* What to work on *
Reading down the listing below, count the lines where the word "slides" shows up, then give only that count.

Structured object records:
________________

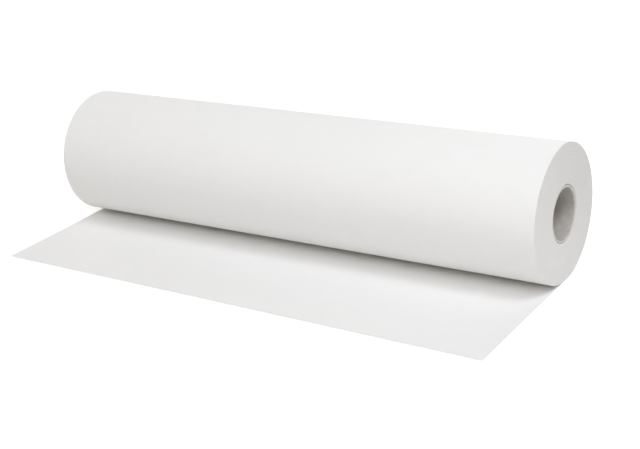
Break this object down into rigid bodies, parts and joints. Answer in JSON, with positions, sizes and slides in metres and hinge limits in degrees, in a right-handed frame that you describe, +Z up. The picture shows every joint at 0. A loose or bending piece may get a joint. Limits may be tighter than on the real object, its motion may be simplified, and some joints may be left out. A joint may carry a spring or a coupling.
{
  "type": "exam table paper roll",
  "caption": "Wide roll of plain white paper for covering an examination table, wound on a board core and lying on its side with its free end pulled out flat.",
  "frame": {"origin": "on the core's axis, half way along the roll", "axes": "+X along the core, +Z up; the free sheet lies towards -Y on the surface that the roll rests on"},
  "size_m": [0.5, 0.2147, 0.1186],
  "materials": {
    "paper": "matte uncoated white paper",
    "core_board": "matte grey board"
  },
  "bodies": {
    "root": {"paper_web": "paper", "core_tube": "core_board"}
  },
  "joints": []
}
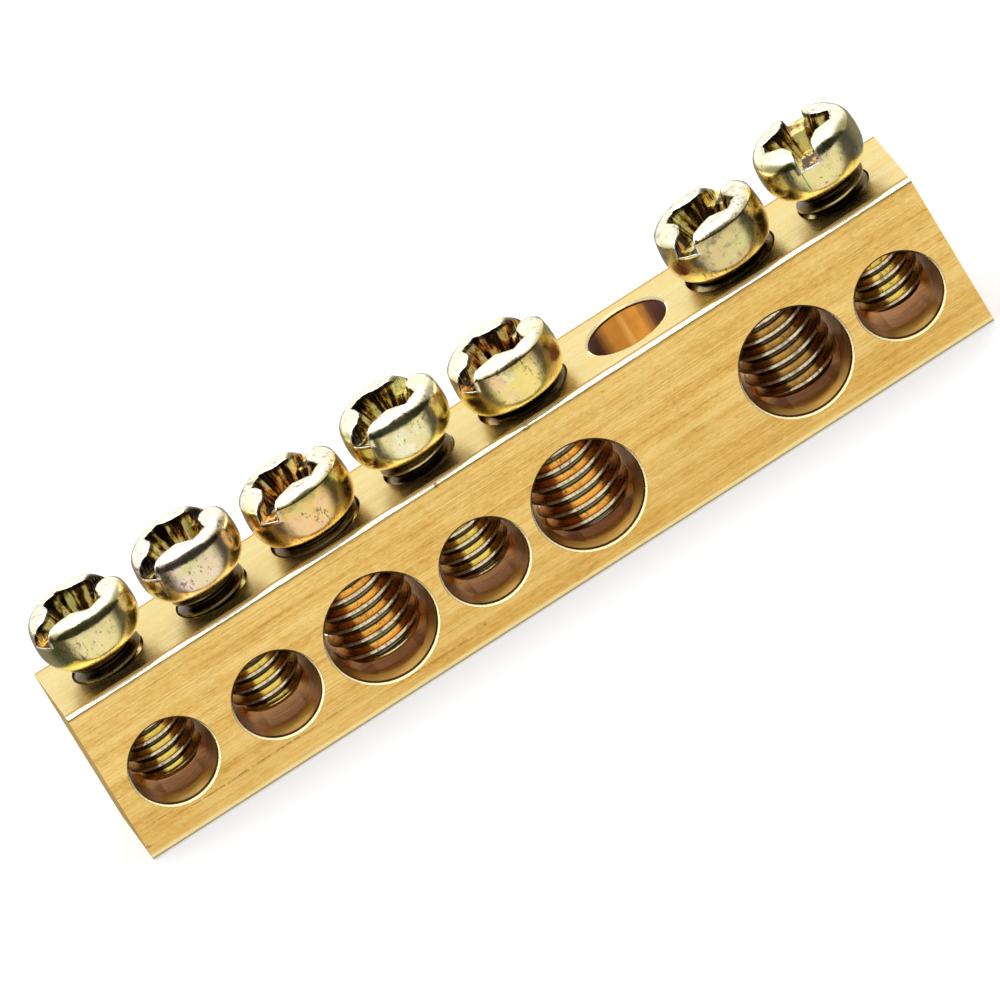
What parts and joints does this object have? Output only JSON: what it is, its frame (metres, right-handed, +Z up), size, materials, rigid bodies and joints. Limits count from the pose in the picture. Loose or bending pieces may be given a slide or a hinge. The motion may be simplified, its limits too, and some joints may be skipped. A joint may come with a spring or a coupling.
{
  "type": "terminal busbar",
  "caption": "Brass terminal bar with round wire holes across it, a clamping screw with a slot-and-cross head over each, and a plain fixing hole.",
  "frame": {"origin": "middle of the flat lower face that the bar stands on", "axes": "+X along the bar, -Y out of the face that the wires enter, +Z up, out along the screws"},
  "size_m": [0.0488, 0.0066, 0.013],
  "materials": {
    "brass": "drawn and bright, lightly scratched",
    "passivated_steel": "zinc plated, yellow passivated"
  },
  "bodies": {
    "bar": {"busbar": "brass"},
    "screw_1": {"terminal_screw_1": "passivated_steel"},
    "screw_2": {"terminal_screw_2": "passivated_steel"},
    "screw_3": {"terminal_screw_3": "passivated_steel"},
    "screw_4": {"terminal_screw_4": "passivated_steel"},
    "screw_5": {"terminal_screw_5": "passivated_steel"},
    "screw_6": {"terminal_screw_6": "passivated_steel"},
    "screw_7": {"terminal_screw_7": "passivated_steel"}
  },
  "joints": [
    {"name": "screw_1_travel", "type": "slide", "parent": "bar", "child": "screw_1", "axis": [0, 0, 1], "range_m": [-0.0005, 0.0035]},
    {"name": "screw_2_travel", "type": "slide", "parent": "bar", "child": "screw_2", "axis": [0, 0, 1], "range_m": [-0.00062, 0.0035]},
    {"name": "screw_3_travel", "type": "slide", "parent": "bar", "child": "screw_3", "axis": [0, 0, 1], "range_m": [-0.00043, 0.0048]},
    {"name": "screw_4_travel", "type": "slide", "parent": "bar", "child": "screw_4", "axis": [0, 0, 1], "range_m": [-0.00056, 0.0035]},
    {"name": "screw_5_travel", "type": "slide", "parent": "bar", "child": "screw_5", "axis": [0, 0, 1], "range_m": [-0.00035, 0.0048]},
    {"name": "screw_6_travel", "type": "slide", "parent": "bar", "child": "screw_6", "axis": [0, 0, 1], "range_m": [-0.0004, 0.0048]},
    {"name": "screw_7_travel", "type": "slide", "parent": "bar", "child": "screw_7", "axis": [0, 0, 1], "range_m": [-0.0007, 0.0035]}
  ]
}
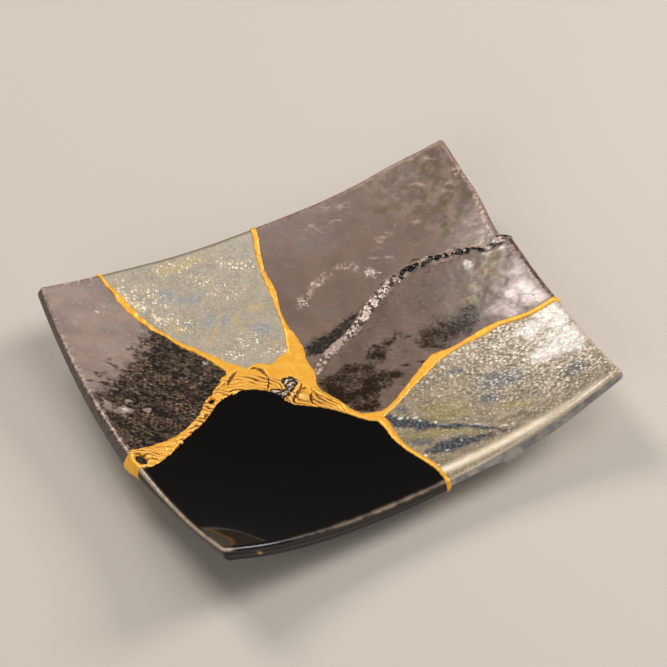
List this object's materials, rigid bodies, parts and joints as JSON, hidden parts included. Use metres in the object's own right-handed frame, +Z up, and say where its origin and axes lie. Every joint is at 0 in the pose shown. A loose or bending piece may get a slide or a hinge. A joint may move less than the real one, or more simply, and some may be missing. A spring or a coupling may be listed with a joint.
{
  "type": "kintsugi plate",
  "caption": "Small rectangular dish with upswept corners, pieced together from unlike glazed pottery shards with raised gold seams and a black lacquer seam, on a low foot ring.",
  "frame": {"origin": "middle of the plate's footprint, on the surface that it stands on", "axes": "+X along the long side, towards the mauve and right celadon shards; +Y towards the back edge, across the short side; +Z up"},
  "size_m": [0.1944, 0.1589, 0.0352],
  "materials": {
    "umber_glaze": "brown-black glaze with a mauve haze and fine speckle",
    "celadon_glaze": "grey-green glaze with fine pale sparkle",
    "mauve_glaze": "mauve-brown lustre glaze with black mottling",
    "olive_glaze": "grainy olive and cream glaze with a cream rim",
    "black_glaze": "mirror-gloss black glaze",
    "gold": "burnished gold powder on wrinkled lacquer",
    "lacquer": "black lacquer, wrinkled and glossy, with silvery high spots"
  },
  "bodies": {
    "root": {"shard_umber_left": "umber_glaze", "shard_celadon_middle": "celadon_glaze", "shard_mauve_corner": "mauve_glaze", "shard_mauve_side": "mauve_glaze", "shard_celadon_right": "olive_glaze", "shard_black": "black_glaze", "gold_seam": "gold", "lacquer_seam": "lacquer"}
  },
  "joints": []
}
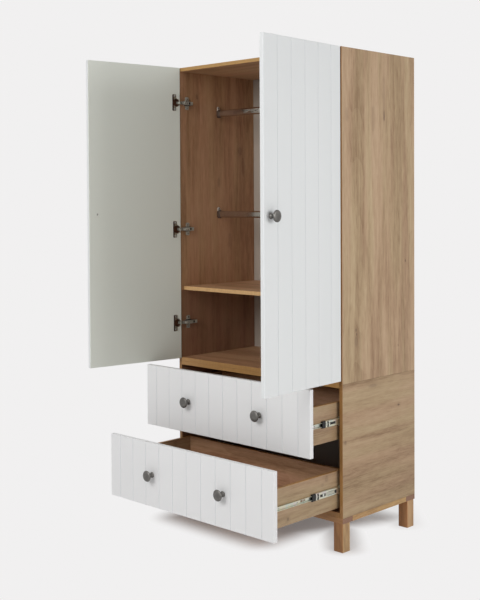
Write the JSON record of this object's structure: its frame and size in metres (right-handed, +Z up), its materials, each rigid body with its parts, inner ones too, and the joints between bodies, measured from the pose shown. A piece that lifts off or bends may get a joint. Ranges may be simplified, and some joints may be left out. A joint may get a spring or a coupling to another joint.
{
  "type": "wardrobe cupboard",
  "caption": "Tall oak effect cupboard with grooved white doors on concealed hinges, hanging rails, a shelf, grooved drawers on ball bearing runners, and square legs.",
  "frame": {"origin": "on the floor, in the plane of the carcass front and below the middle of the box that holds the cupboard at rest with its doors open; the carcass's own centre line is at X = 0.018 because the doors stand open unequally", "axes": "+Z up, +Y from the front towards the back, +X to the right seen from the front"},
  "size_m": [1.0427, 0.9186, 1.9],
  "materials": {
    "oak": "oak effect board, satin",
    "oak_dark": "darker oak effect, satin",
    "white_lacquer": "white painted board, satin",
    "white_back": "thin off-white sheet, matt",
    "chrome": "bright chrome",
    "pewter": "dark pewter, satin",
    "nickel": "nickel plated steel",
    "bronzed": "dark nickel, glossy",
    "zinc": "zinc plated steel"
  },
  "bodies": {
    "carcass": {"back_lower": "white_back", "back_upper": "white_back", "base_rail_back": "oak_dark", "base_rail_front": "oak_dark", "base_rail_left": "oak", "base_rail_right": "oak", "bottom_panel": "oak", "cabinet_member_lower_left": "zinc", "cabinet_member_lower_right": "zinc", "cabinet_member_upper_left": "zinc", "cabinet_member_upper_right": "zinc", "hanging_rail_lower": "chrome", "hanging_rail_upper": "chrome", "hinge_arm_left_bottom": "nickel", "hinge_arm_left_middle": "nickel", "hinge_arm_left_top": "nickel", "hinge_arm_right_bottom": "nickel", "hinge_arm_right_middle": "nickel", "hinge_arm_right_top": "nickel", "leg_back_left": "oak", "leg_back_right": "oak", "leg_front_left": "oak", "leg_front_right": "oak", "lower_top": "oak", "shelf": "oak", "side_lower_left": "oak", "side_lower_right": "oak", "side_upper_left": "oak", "side_upper_right": "oak", "top_panel": "oak", "upper_floor": "oak"},
    "left_door": {"door_left": "white_lacquer", "knob_door_left": "pewter", "hinge_cup_left_top": "bronzed", "hinge_cup_left_middle": "bronzed", "hinge_cup_left_bottom": "bronzed"},
    "right_door": {"door_right": "white_lacquer", "knob_door_right": "pewter", "hinge_cup_right_top": "bronzed", "hinge_cup_right_middle": "bronzed", "hinge_cup_right_bottom": "bronzed"},
    "upper_drawer": {"drawer_front_upper": "white_lacquer", "drawer_back_upper": "oak", "drawer_bottom_upper": "oak", "drawer_side_upper_left": "oak", "drawer_side_upper_right": "oak", "knob_upper_left": "pewter", "knob_upper_right": "pewter"},
    "upper_runners": {"middle_member_upper_left": "zinc", "middle_member_upper_right": "zinc"},
    "lower_drawer": {"drawer_front_lower": "white_lacquer", "drawer_back_lower": "oak", "drawer_bottom_lower": "oak", "drawer_side_lower_left": "oak", "drawer_side_lower_right": "oak", "knob_lower_left": "pewter", "knob_lower_right": "pewter"},
    "lower_runners": {"middle_member_lower_left": "zinc", "middle_member_lower_right": "zinc"}
  },
  "joints": [
    {"name": "left_door_hinge", "type": "hinge", "parent": "carcass", "child": "left_door", "pos_m": [-0.4217, -0.0126, 1.275], "axis": [0, 0, -1], "range_deg": [-98.6, 6.4]},
    {"name": "right_door_hinge", "type": "hinge", "parent": "carcass", "child": "right_door", "pos_m": [0.4577, -0.0126, 1.275], "axis": [0, 0, 1], "range_deg": [-92.9, 12.1]},
    {"name": "upper_drawer_slide", "type": "slide", "parent": "carcass", "child": "upper_drawer", "axis": [0, -1, 0], "range_m": [-0.1644, 0.2356]},
    {"name": "upper_runner_slide", "type": "slide", "parent": "carcass", "child": "upper_runners", "axis": [0, -1, 0], "range_m": [-0.09884, 0.14156]},
    {"name": "lower_drawer_slide", "type": "slide", "parent": "carcass", "child": "lower_drawer", "axis": [0, -1, 0], "range_m": [-0.3609, 0.0391]},
    {"name": "lower_runner_slide", "type": "slide", "parent": "carcass", "child": "lower_runners", "axis": [0, -1, 0], "range_m": [-0.15791, 0.01729]}
  ],
  "couplings": [
    {"joint": "upper_runner_slide", "follows": "upper_drawer_slide", "ratio": 0.6},
    {"joint": "lower_runner_slide", "follows": "lower_drawer_slide", "ratio": 0.437}
  ]
}
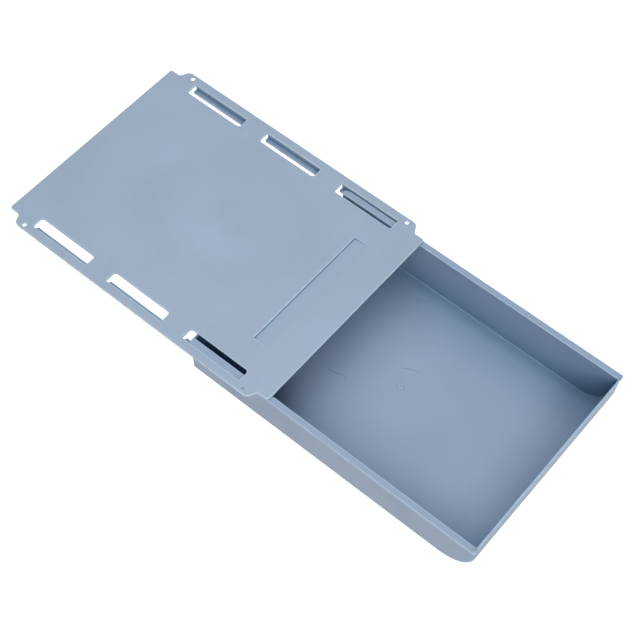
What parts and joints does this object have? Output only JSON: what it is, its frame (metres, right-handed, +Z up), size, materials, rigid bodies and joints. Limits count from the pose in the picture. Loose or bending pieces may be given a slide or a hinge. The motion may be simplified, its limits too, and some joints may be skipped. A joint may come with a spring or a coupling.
{
  "type": "under-desk slide-out drawer",
  "caption": "Shallow slide-out drawer for the underside of a desk: a flat slotted mounting plate with hooked rails, and an open tray that slides along them.",
  "frame": {"origin": "centre of the mounting plate's top face, the face that goes against the desk", "axes": "+X the way the tray pulls out, +Y across the slide, +Z up, out of the plate's top face"},
  "size_m": [0.5605, 0.251, 0.0592],
  "materials": {
    "plate_plastic": "light blue-grey moulded plastic, satin top face with very faint flow marks",
    "tray_plastic": "light blue-grey moulded plastic, satin, a few fine scuffs on the floor"
  },
  "bodies": {
    "plate": {"mounting_plate": "plate_plastic"},
    "tray": {"drawer_tray": "tray_plastic"}
  },
  "joints": [
    {"name": "tray_slide", "type": "slide", "parent": "plate", "child": "tray", "axis": [1, 0, 0], "range_m": [-0.23, 0.0438]}
  ]
}
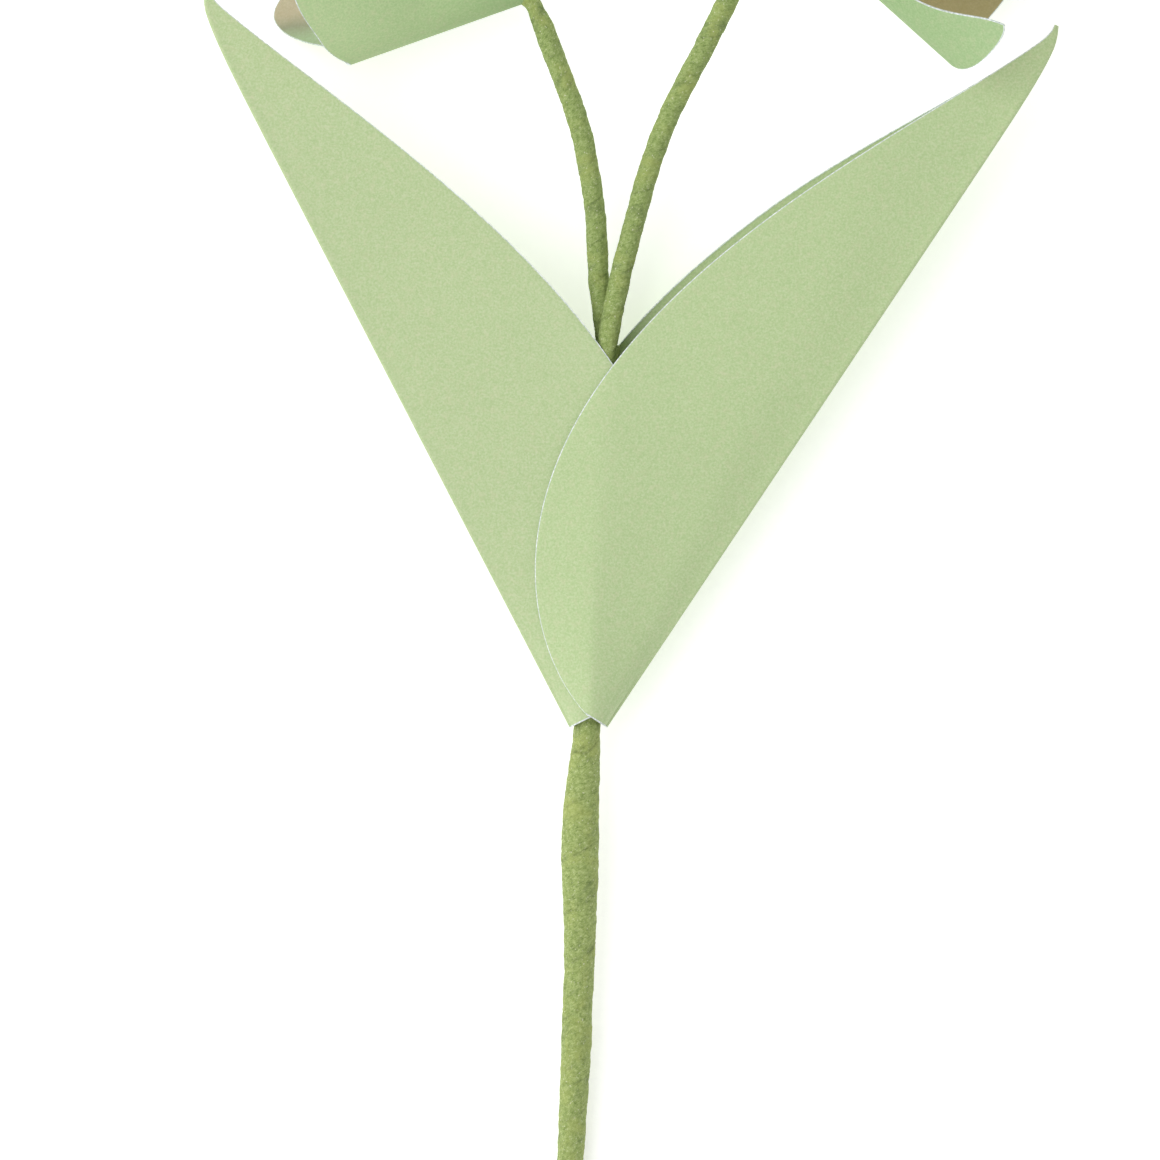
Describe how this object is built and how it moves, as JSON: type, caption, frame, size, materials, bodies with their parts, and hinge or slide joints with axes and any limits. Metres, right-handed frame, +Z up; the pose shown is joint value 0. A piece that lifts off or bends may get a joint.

________________

* Answer below *
2